== What the exercise asks ==
Each entry in the listing below should be restated word for word.

-- BEGIN Extracted material --

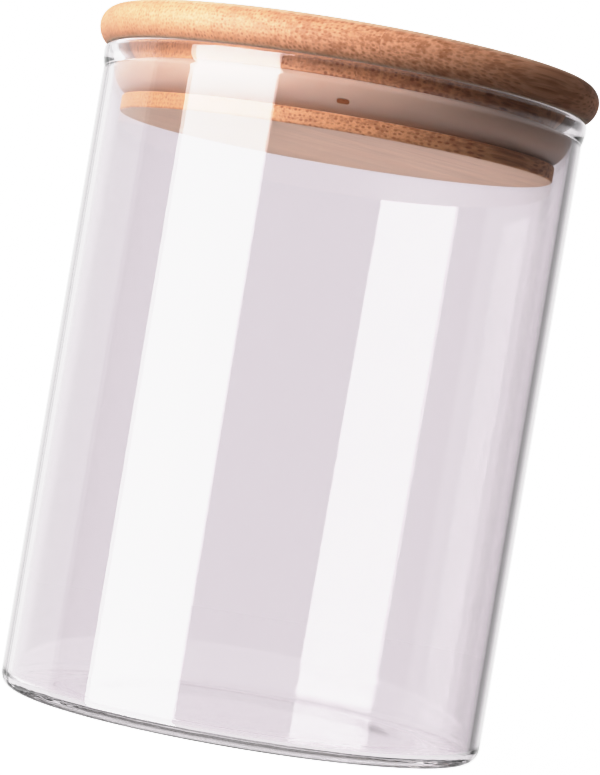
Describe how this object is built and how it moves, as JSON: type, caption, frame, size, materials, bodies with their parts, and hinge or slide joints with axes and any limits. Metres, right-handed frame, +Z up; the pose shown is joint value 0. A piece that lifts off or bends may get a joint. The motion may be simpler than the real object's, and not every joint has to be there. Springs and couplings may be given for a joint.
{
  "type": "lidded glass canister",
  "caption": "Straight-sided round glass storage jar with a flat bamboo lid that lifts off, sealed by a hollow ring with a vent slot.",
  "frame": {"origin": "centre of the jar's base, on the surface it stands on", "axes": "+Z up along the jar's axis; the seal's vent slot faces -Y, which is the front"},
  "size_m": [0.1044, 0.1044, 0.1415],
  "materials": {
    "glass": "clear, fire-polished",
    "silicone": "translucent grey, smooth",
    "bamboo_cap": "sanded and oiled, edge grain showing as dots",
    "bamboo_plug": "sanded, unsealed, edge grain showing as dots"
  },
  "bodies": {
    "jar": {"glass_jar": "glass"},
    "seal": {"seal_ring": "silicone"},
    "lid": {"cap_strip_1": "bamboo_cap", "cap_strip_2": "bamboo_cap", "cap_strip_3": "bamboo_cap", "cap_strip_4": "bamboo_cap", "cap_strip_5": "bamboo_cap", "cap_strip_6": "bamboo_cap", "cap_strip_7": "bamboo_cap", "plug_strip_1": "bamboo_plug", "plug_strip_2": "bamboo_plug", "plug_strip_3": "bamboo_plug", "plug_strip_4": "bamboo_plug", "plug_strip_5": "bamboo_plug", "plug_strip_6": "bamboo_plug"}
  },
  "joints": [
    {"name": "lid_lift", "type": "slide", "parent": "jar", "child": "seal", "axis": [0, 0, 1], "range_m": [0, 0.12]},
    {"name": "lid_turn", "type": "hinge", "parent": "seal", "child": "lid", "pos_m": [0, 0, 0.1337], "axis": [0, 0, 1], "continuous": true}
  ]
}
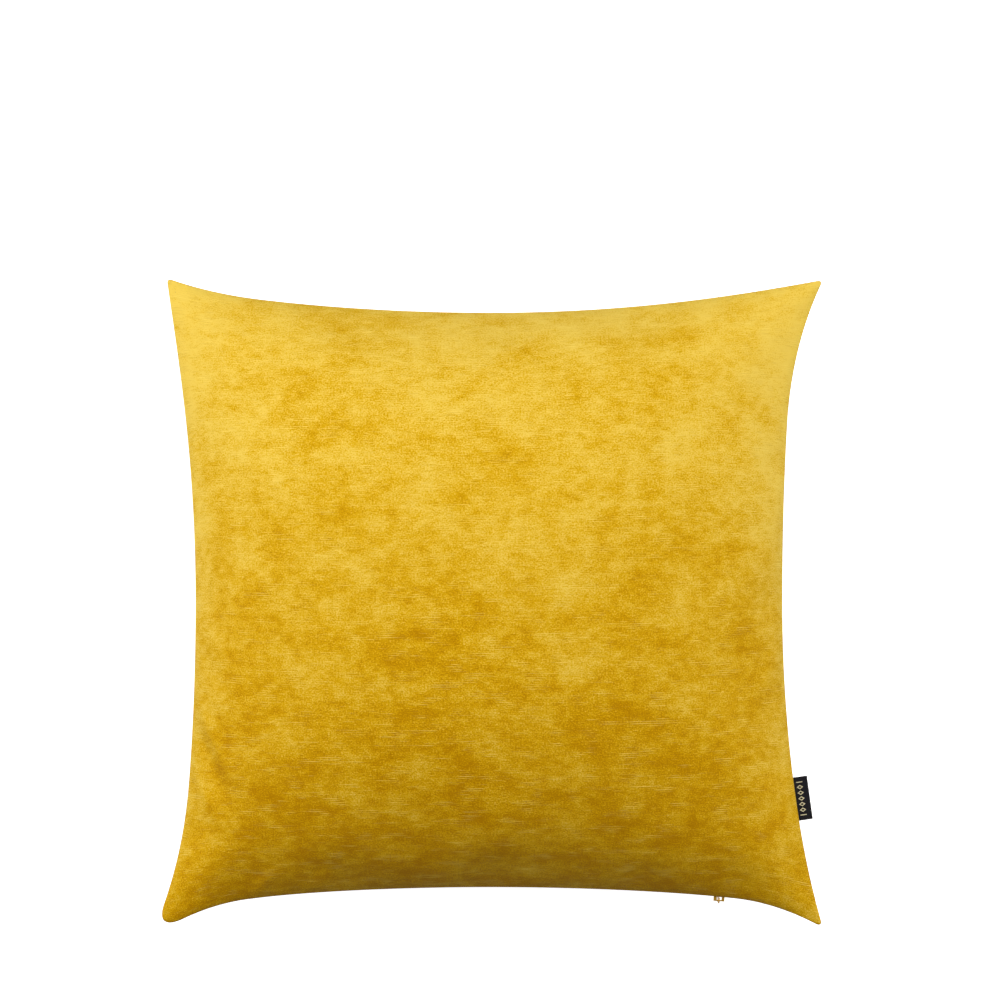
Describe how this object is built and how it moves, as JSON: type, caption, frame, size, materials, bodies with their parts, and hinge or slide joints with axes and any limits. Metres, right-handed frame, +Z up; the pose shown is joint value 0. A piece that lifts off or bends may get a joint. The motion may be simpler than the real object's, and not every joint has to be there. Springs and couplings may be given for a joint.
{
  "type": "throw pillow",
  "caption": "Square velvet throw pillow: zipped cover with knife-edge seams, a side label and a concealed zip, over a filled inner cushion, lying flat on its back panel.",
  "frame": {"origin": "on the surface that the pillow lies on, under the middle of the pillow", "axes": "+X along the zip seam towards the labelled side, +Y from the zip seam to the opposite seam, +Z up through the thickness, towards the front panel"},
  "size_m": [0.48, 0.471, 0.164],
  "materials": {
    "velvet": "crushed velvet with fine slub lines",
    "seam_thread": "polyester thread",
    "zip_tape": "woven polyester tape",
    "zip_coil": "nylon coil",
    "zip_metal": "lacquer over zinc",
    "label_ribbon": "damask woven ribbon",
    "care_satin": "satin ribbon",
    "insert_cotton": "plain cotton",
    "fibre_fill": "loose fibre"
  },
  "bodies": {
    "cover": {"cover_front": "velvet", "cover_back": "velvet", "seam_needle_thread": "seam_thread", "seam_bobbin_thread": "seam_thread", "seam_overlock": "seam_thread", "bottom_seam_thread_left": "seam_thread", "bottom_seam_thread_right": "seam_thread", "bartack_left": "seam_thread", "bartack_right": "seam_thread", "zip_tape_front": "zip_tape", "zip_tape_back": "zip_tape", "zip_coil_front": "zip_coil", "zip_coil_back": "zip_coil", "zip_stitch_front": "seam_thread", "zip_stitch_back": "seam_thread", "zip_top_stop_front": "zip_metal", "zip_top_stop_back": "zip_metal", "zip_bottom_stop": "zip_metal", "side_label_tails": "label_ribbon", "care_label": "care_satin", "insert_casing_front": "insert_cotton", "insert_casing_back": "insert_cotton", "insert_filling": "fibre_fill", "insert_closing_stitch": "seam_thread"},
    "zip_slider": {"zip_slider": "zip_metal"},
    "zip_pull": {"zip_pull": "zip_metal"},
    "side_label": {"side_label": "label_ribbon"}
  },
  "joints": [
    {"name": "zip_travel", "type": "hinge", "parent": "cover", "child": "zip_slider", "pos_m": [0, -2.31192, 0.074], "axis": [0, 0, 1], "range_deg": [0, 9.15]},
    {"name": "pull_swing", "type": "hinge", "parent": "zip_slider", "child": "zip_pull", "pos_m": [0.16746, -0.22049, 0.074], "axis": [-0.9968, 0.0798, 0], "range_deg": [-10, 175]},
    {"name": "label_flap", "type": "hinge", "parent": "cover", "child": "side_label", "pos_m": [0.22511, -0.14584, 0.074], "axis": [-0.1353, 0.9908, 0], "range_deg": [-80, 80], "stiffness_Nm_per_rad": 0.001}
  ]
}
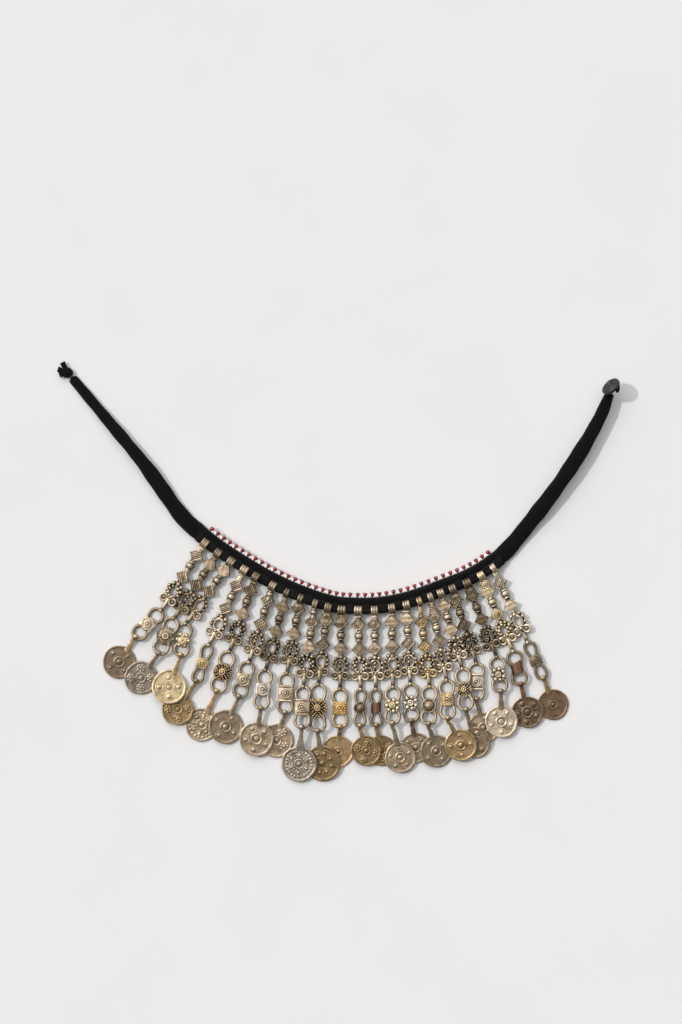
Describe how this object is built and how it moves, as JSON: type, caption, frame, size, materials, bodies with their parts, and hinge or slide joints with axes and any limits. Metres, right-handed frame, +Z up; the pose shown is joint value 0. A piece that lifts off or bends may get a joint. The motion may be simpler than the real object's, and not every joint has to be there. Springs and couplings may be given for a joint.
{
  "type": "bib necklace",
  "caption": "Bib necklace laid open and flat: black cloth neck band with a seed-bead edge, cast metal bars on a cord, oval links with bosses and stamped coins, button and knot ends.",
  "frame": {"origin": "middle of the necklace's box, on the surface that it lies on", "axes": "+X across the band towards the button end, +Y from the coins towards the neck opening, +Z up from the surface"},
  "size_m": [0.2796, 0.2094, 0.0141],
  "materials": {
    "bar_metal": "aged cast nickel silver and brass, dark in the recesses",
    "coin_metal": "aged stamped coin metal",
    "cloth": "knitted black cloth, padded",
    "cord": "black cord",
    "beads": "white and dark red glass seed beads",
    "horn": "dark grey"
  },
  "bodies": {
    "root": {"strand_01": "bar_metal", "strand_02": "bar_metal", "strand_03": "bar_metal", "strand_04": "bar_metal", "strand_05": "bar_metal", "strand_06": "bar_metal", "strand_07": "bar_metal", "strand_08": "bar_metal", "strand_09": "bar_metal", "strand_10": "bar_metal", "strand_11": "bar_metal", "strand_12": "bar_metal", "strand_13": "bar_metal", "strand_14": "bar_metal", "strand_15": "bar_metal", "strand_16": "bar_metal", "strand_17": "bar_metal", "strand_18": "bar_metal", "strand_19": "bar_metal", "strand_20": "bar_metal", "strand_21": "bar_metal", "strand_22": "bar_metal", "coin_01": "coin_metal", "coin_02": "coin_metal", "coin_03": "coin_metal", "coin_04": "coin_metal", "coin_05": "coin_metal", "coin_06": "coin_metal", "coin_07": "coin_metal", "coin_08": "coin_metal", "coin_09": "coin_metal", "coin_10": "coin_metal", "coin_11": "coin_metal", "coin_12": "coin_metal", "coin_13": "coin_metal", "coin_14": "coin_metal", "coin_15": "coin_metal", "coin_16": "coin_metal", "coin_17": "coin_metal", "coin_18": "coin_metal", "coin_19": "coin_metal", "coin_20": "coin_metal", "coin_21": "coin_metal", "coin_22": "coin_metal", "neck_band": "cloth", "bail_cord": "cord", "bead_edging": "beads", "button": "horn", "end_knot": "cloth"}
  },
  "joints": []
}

-- END Extracted material --

== Output for this task ==
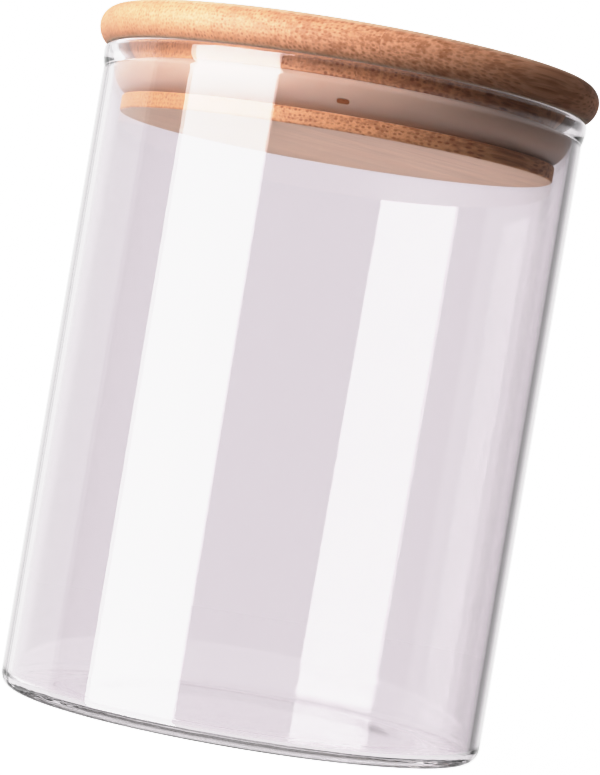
Describe how this object is built and how it moves, as JSON: type, caption, frame, size, materials, bodies with their parts, and hinge or slide joints with axes and any limits. Metres, right-handed frame, +Z up; the pose shown is joint value 0. A piece that lifts off or bends may get a joint. The motion may be simpler than the real object's, and not every joint has to be there. Springs and couplings may be given for a joint.
{
  "type": "lidded glass canister",
  "caption": "Straight-sided round glass storage jar with a flat bamboo lid that lifts off, sealed by a hollow ring with a vent slot.",
  "frame": {"origin": "centre of the jar's base, on the surface it stands on", "axes": "+Z up along the jar's axis; the seal's vent slot faces -Y, which is the front"},
  "size_m": [0.1044, 0.1044, 0.1415],
  "materials": {
    "glass": "clear, fire-polished",
    "silicone": "translucent grey, smooth",
    "bamboo_cap": "sanded and oiled, edge grain showing as dots",
    "bamboo_plug": "sanded, unsealed, edge grain showing as dots"
  },
  "bodies": {
    "jar": {"glass_jar": "glass"},
    "seal": {"seal_ring": "silicone"},
    "lid": {"cap_strip_1": "bamboo_cap", "cap_strip_2": "bamboo_cap", "cap_strip_3": "bamboo_cap", "cap_strip_4": "bamboo_cap", "cap_strip_5": "bamboo_cap", "cap_strip_6": "bamboo_cap", "cap_strip_7": "bamboo_cap", "plug_strip_1": "bamboo_plug", "plug_strip_2": "bamboo_plug", "plug_strip_3": "bamboo_plug", "plug_strip_4": "bamboo_plug", "plug_strip_5": "bamboo_plug", "plug_strip_6": "bamboo_plug"}
  },
  "joints": [
    {"name": "lid_lift", "type": "slide", "parent": "jar", "child": "seal", "axis": [0, 0, 1], "range_m": [0, 0.12]},
    {"name": "lid_turn", "type": "hinge", "parent": "seal", "child": "lid", "pos_m": [0, 0, 0.1337], "axis": [0, 0, 1], "continuous": true}
  ]
}
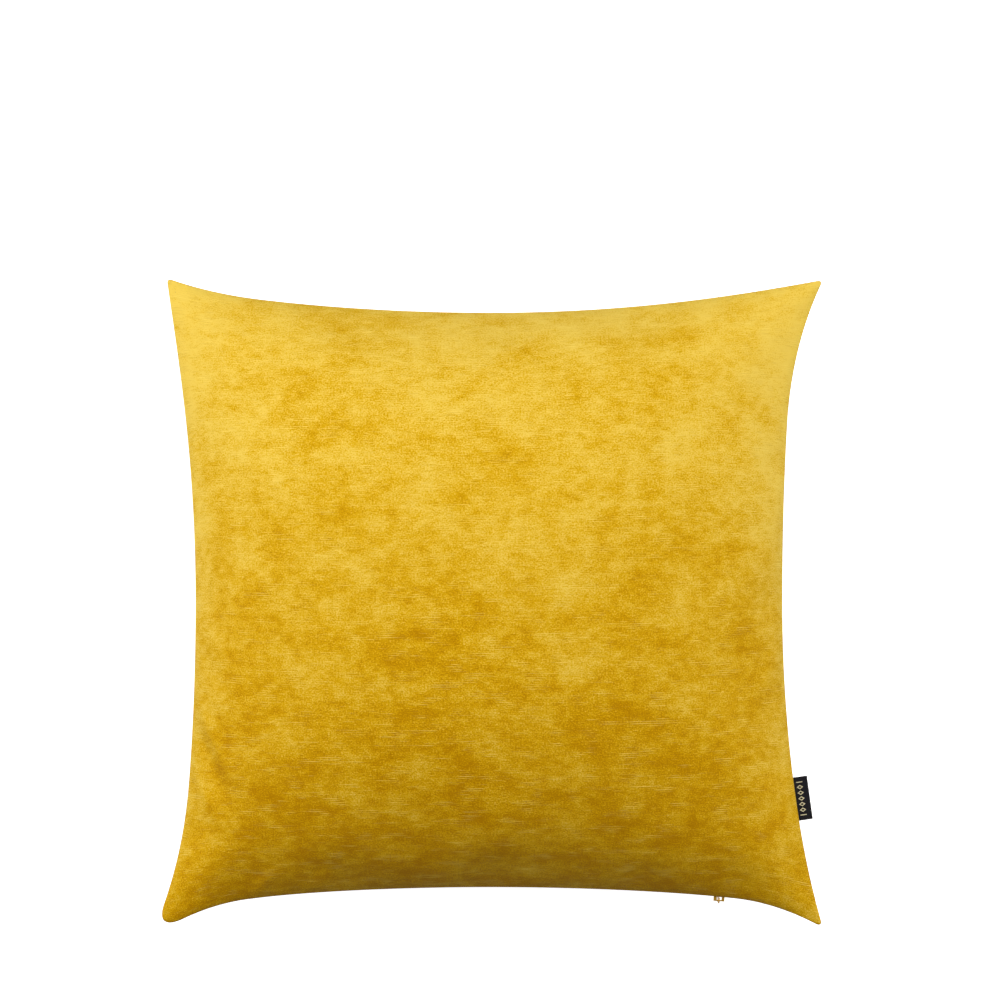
Describe how this object is built and how it moves, as JSON: type, caption, frame, size, materials, bodies with their parts, and hinge or slide joints with axes and any limits. Metres, right-handed frame, +Z up; the pose shown is joint value 0. A piece that lifts off or bends may get a joint. The motion may be simpler than the real object's, and not every joint has to be there. Springs and couplings may be given for a joint.
{
  "type": "throw pillow",
  "caption": "Square velvet throw pillow: zipped cover with knife-edge seams, a side label and a concealed zip, over a filled inner cushion, lying flat on its back panel.",
  "frame": {"origin": "on the surface that the pillow lies on, under the middle of the pillow", "axes": "+X along the zip seam towards the labelled side, +Y from the zip seam to the opposite seam, +Z up through the thickness, towards the front panel"},
  "size_m": [0.48, 0.471, 0.164],
  "materials": {
    "velvet": "crushed velvet with fine slub lines",
    "seam_thread": "polyester thread",
    "zip_tape": "woven polyester tape",
    "zip_coil": "nylon coil",
    "zip_metal": "lacquer over zinc",
    "label_ribbon": "damask woven ribbon",
    "care_satin": "satin ribbon",
    "insert_cotton": "plain cotton",
    "fibre_fill": "loose fibre"
  },
  "bodies": {
    "cover": {"cover_front": "velvet", "cover_back": "velvet", "seam_needle_thread": "seam_thread", "seam_bobbin_thread": "seam_thread", "seam_overlock": "seam_thread", "bottom_seam_thread_left": "seam_thread", "bottom_seam_thread_right": "seam_thread", "bartack_left": "seam_thread", "bartack_right": "seam_thread", "zip_tape_front": "zip_tape", "zip_tape_back": "zip_tape", "zip_coil_front": "zip_coil", "zip_coil_back": "zip_coil", "zip_stitch_front": "seam_thread", "zip_stitch_back": "seam_thread", "zip_top_stop_front": "zip_metal", "zip_top_stop_back": "zip_metal", "zip_bottom_stop": "zip_metal", "side_label_tails": "label_ribbon", "care_label": "care_satin", "insert_casing_front": "insert_cotton", "insert_casing_back": "insert_cotton", "insert_filling": "fibre_fill", "insert_closing_stitch": "seam_thread"},
    "zip_slider": {"zip_slider": "zip_metal"},
    "zip_pull": {"zip_pull": "zip_metal"},
    "side_label": {"side_label": "label_ribbon"}
  },
  "joints": [
    {"name": "zip_travel", "type": "hinge", "parent": "cover", "child": "zip_slider", "pos_m": [0, -2.31192, 0.074], "axis": [0, 0, 1], "range_deg": [0, 9.15]},
    {"name": "pull_swing", "type": "hinge", "parent": "zip_slider", "child": "zip_pull", "pos_m": [0.16746, -0.22049, 0.074], "axis": [-0.9968, 0.0798, 0], "range_deg": [-10, 175]},
    {"name": "label_flap", "type": "hinge", "parent": "cover", "child": "side_label", "pos_m": [0.22511, -0.14584, 0.074], "axis": [-0.1353, 0.9908, 0], "range_deg": [-80, 80], "stiffness_Nm_per_rad": 0.001}
  ]
}
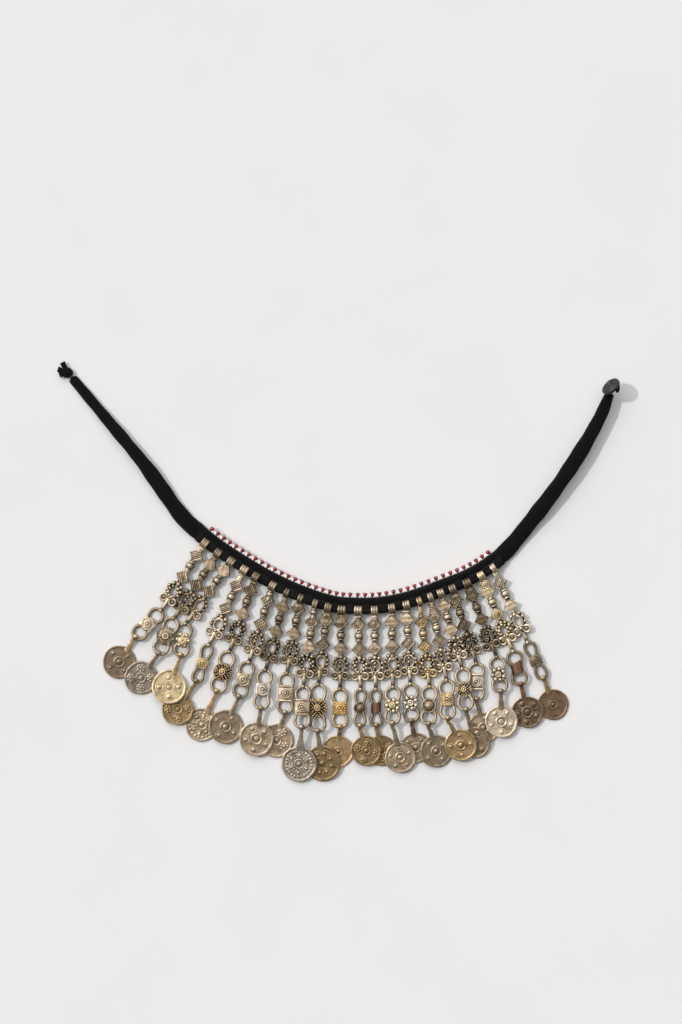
Describe how this object is built and how it moves, as JSON: type, caption, frame, size, materials, bodies with their parts, and hinge or slide joints with axes and any limits. Metres, right-handed frame, +Z up; the pose shown is joint value 0. A piece that lifts off or bends may get a joint. The motion may be simpler than the real object's, and not every joint has to be there. Springs and couplings may be given for a joint.
{
  "type": "bib necklace",
  "caption": "Bib necklace laid open and flat: black cloth neck band with a seed-bead edge, cast metal bars on a cord, oval links with bosses and stamped coins, button and knot ends.",
  "frame": {"origin": "middle of the necklace's box, on the surface that it lies on", "axes": "+X across the band towards the button end, +Y from the coins towards the neck opening, +Z up from the surface"},
  "size_m": [0.2796, 0.2094, 0.0141],
  "materials": {
    "bar_metal": "aged cast nickel silver and brass, dark in the recesses",
    "coin_metal": "aged stamped coin metal",
    "cloth": "knitted black cloth, padded",
    "cord": "black cord",
    "beads": "white and dark red glass seed beads",
    "horn": "dark grey"
  },
  "bodies": {
    "root": {"strand_01": "bar_metal", "strand_02": "bar_metal", "strand_03": "bar_metal", "strand_04": "bar_metal", "strand_05": "bar_metal", "strand_06": "bar_metal", "strand_07": "bar_metal", "strand_08": "bar_metal", "strand_09": "bar_metal", "strand_10": "bar_metal", "strand_11": "bar_metal", "strand_12": "bar_metal", "strand_13": "bar_metal", "strand_14": "bar_metal", "strand_15": "bar_metal", "strand_16": "bar_metal", "strand_17": "bar_metal", "strand_18": "bar_metal", "strand_19": "bar_metal", "strand_20": "bar_metal", "strand_21": "bar_metal", "strand_22": "bar_metal", "coin_01": "coin_metal", "coin_02": "coin_metal", "coin_03": "coin_metal", "coin_04": "coin_metal", "coin_05": "coin_metal", "coin_06": "coin_metal", "coin_07": "coin_metal", "coin_08": "coin_metal", "coin_09": "coin_metal", "coin_10": "coin_metal", "coin_11": "coin_metal", "coin_12": "coin_metal", "coin_13": "coin_metal", "coin_14": "coin_metal", "coin_15": "coin_metal", "coin_16": "coin_metal", "coin_17": "coin_metal", "coin_18": "coin_metal", "coin_19": "coin_metal", "coin_20": "coin_metal", "coin_21": "coin_metal", "coin_22": "coin_metal", "neck_band": "cloth", "bail_cord": "cord", "bead_edging": "beads", "button": "horn", "end_knot": "cloth"}
  },
  "joints": []
}